The UK-IPO has announced an "informal consultation" on a proposed Welsh language scheme, as promised in the recent consultation on the new Patent Rules (see previous IPKat posts here and here). Views on the consultation are invited, and should be sent to the Office by 14 August 2007. Of particular relevance to IP practitioners are the following paragraphs:
49. We accept applications in Welsh for patents, trademarks and designs, and we will make the relevant forms and guidance available in Welsh on our website.
50. The Trade Mark and Design Registrar will commission a translation of filings in Welsh into English for placing on the public record alongside the original. This translation will be agreed with the applicant in advance of publication, as will any subsequent amendments made. The agreed translation will be considered by the Registrar to be equivalent to the Welsh filed.

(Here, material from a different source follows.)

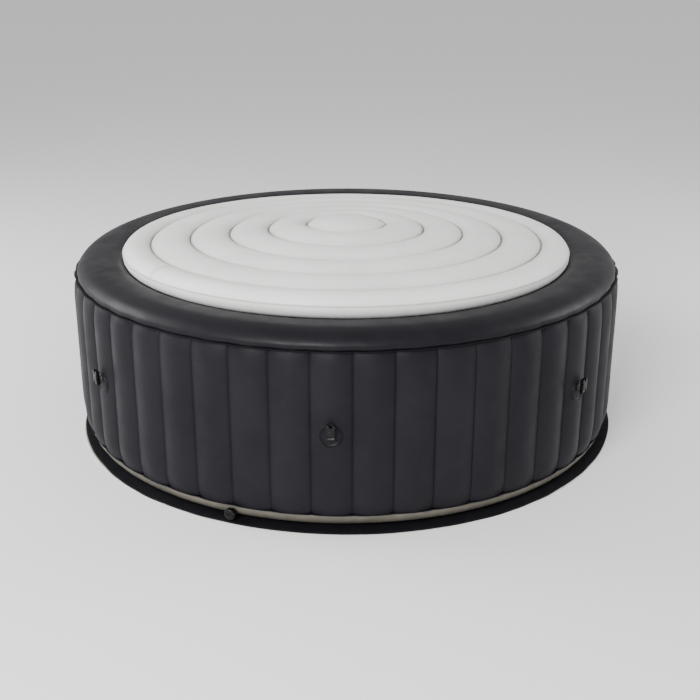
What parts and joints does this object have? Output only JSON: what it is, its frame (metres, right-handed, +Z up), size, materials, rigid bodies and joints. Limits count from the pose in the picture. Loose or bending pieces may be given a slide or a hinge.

51. Welsh patent applications will be processed in the same way as soon as the necessary changes to the Patents Rules come into effect. These changes are in hand and are likely to take effect during late 2007. Until then, any applicant who files a patent application in Welsh must subsequently provide a translation into English and any subsequent correspondence must also be in English.
52. In our capacity as a Receiving Office under the European and international Patent systems and for the Community Trade Mark and Design System, applications must be in one of a limited number of official languages, of which English is one but Welsh is not. However, international patent applications in Welsh are likely to be permitted by the changes to the Patents Rules mentioned in paragraph 51. European applications in Welsh will be permitted by the coming into force of the revised European Patent Convention, EPC 2000, no later than 13 December 2007. In both cases it will be necessary to file a translation in one of the official languages within a set time period so that all further processing can be performed in an official language, as required by the relevant international agreements.
The IPKat's previous fears of patents being granted in Welsh appear to have been allayed by the UK-IPO's generous offer to "commission a translation" of Welsh applications, presumably for the benefit of the majority of UK subjects not familiar with the language. It will therefore apparently be possible to prosecute and grant a UK patent application in Welsh. Whether this will be of use to any serious applicants is yet to be determined.